Sheram Ashkapur, CEO
"Our strong free cash flow reflects the limited capital needed to grow our business, which results in strong free cash flow conversion. Our modest leverage combined with our availability under our expanded credit facility gives us significant financial flexibility to execute on our strategic initiatives."
Jeff DiGiovanni, CFO
Strategic Positioning
1. Commercial Aftermarket as Margin Engine
Commercial aftermarket upgrades and retrofits continue to deliver outsized profitability, with new certified products (ICAST, LPV, software upgrades) for legacy aircraft types fueling both volume and margin. This segment’s higher gross margin profile (relative to military/OEM) is a critical lever in ISSC’s value creation framework and underpins its strong free cash flow conversion.
2. F-16 Platform and Military Ramp
Military programs, especially F-16 digital flight control computers and display generators, remain central to the growth narrative. While Q1 revenue was impacted by manufacturing transitions and recertification delays, the long-term runway is supported by Lockheed and US government RFPs for both subassemblies and full units. Management expects a sequential ramp as production normalizes and insourcing of subassemblies begins in late 2026, targeting more consistent margins.
3. Autonomous Flight and Next-Gen Systems
ISSC’s Liberty flight deck and UMS platform advance its position in cockpit automation, with successful test flights and upcoming deliveries to Pilatus. While broader regulatory adoption of single-pilot operations remains uncertain, strong operator interest in cockpit automation provides a multi-year innovation and revenue opportunity.
4. Disciplined M&A Pipeline
Management is actively pursuing accretive acquisitions that expand content per aircraft and recurring revenue, but remains selective on price and strategic fit. The pipeline is increasingly active, and leadership is prepared to walk away from deals that do not meet return thresholds, prioritizing long-term value over near-term scale.
Key Considerations
ISSC’s Q1 performance reflects a business at the intersection of commercial aftermarket tailwinds and military platform transitions. The quarter’s success was underpinned by margin-rich product mix, but investors must look through transient revenue timing and focus on the evolving mix and capital allocation strategy.
Key Considerations:
- Commercial Aftermarket Durability: Sustained demand for certified upgrades and retrofit solutions provides margin stability even as OEM/military sales fluctuate.

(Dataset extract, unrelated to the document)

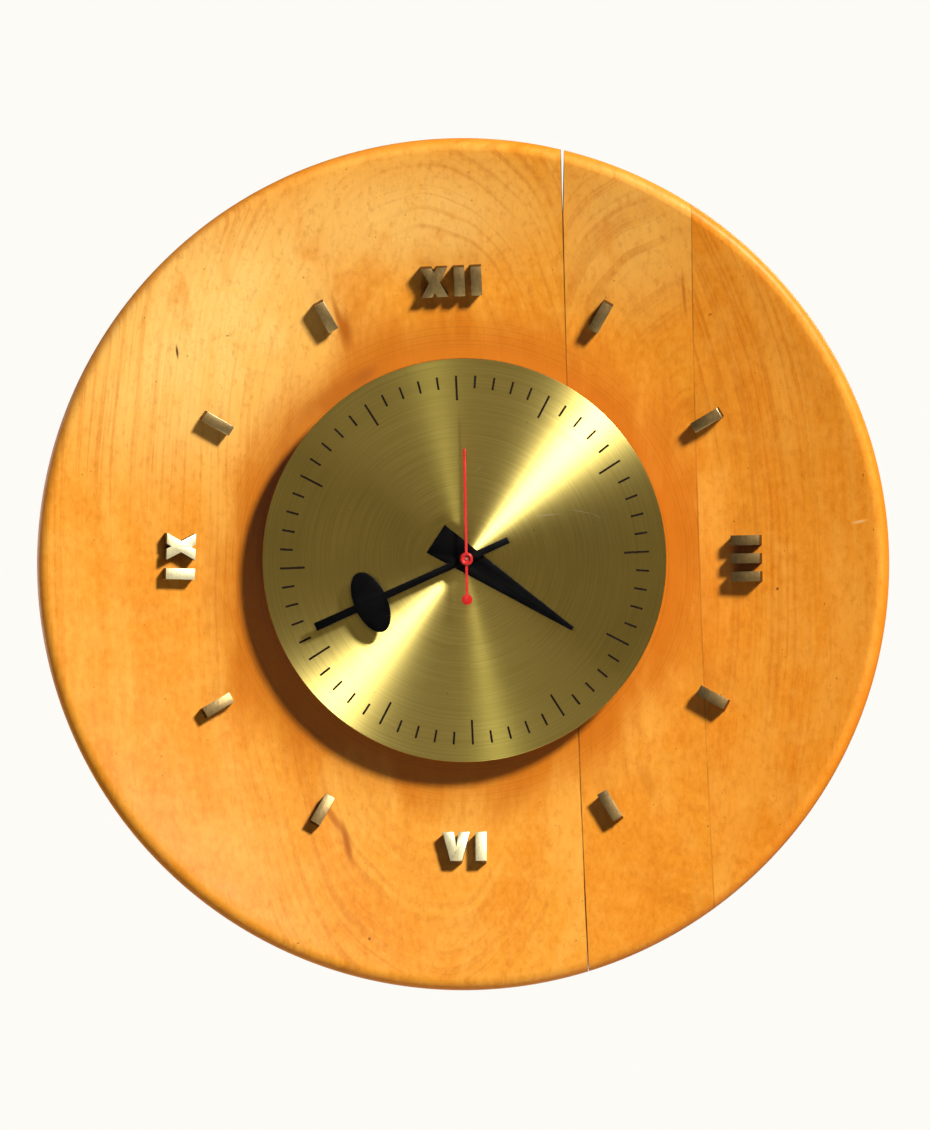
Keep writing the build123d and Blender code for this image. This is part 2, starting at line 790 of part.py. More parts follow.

- F-16 Production Normalization: Transition and recertification delays create short-term lumpiness but build future revenue visibility as backlog converts.
- Free Cash Flow Conversion: Low capital intensity and strong working capital discipline drive high cash conversion, supporting M&A and organic investments.
- Acquisition Discipline: Management’s willingness to forgo overpriced or misaligned deals signals a focus on long-term accretion, not just headline growth.
Risks
ISSC faces execution risk around F-16 production transitions, including potential delays from OEM partners and regulatory hurdles that could impact revenue timing and margin consistency. Commercial aftermarket strength is sensitive to airline retrofit cycles and macro fleet utilization, while the pace of cockpit automation adoption depends on regulatory and labor dynamics. M&A carries integration and pricing risk, particularly as competition for aerospace assets intensifies.
Forward Outlook
For Q2 2026, ISSC guided to:
- Revenue in the range of $20 to $22 million
For full-year 2026, management maintained guidance:
- Organic revenue expected to be essentially flat year-over-year, reflecting prior pull-forward of F-16 revenue
Management highlighted several factors that will shape the year:
- Sequential F-16 revenue ramp as recertified display generators enter production
- Active evaluation of M&A opportunities, with discipline on price and strategic fit
Takeaways
- Margin Profile Shifts Up: Commercial aftermarket mix and cost discipline drove a step-change in margin, supporting cash generation and capital flexibility.
- Platform Transitions Drive Timing Volatility: F-16 and business jet production shifts create near-term revenue noise but build future backlog and market position.
- Strategic M&A Remains a Watchpoint: Investors should monitor the pace and discipline of acquisitions as ISSC seeks to expand content and recurring revenue streams.
Conclusion
ISSC’s Q1 2026 results underscore the power of commercial aftermarket leverage and disciplined capital allocation. While near-term revenue growth will moderate as military transitions play out, the company’s strong margin profile and cash flow set the stage for targeted expansion and long-term value creation.
Industry Read-Through
ISSC’s quarter highlights the enduring value of commercial aftermarket upgrades in the aerospace sector, with certified retrofit solutions driving both margin and cash flow resilience. The F-16 production transition reflects broader industry challenges in platform handoffs and regulatory compliance, a dynamic relevant for other avionics and defense suppliers. Cockpit automation and UMS adoption signal growing operator interest in intelligent systems, but regulatory and labor headwinds may temper near-term adoption. For aerospace peers, ISSC’s disciplined M&A stance and mix-driven margin expansion provide a template for navigating cyclical volatility and capital allocation in a consolidating market.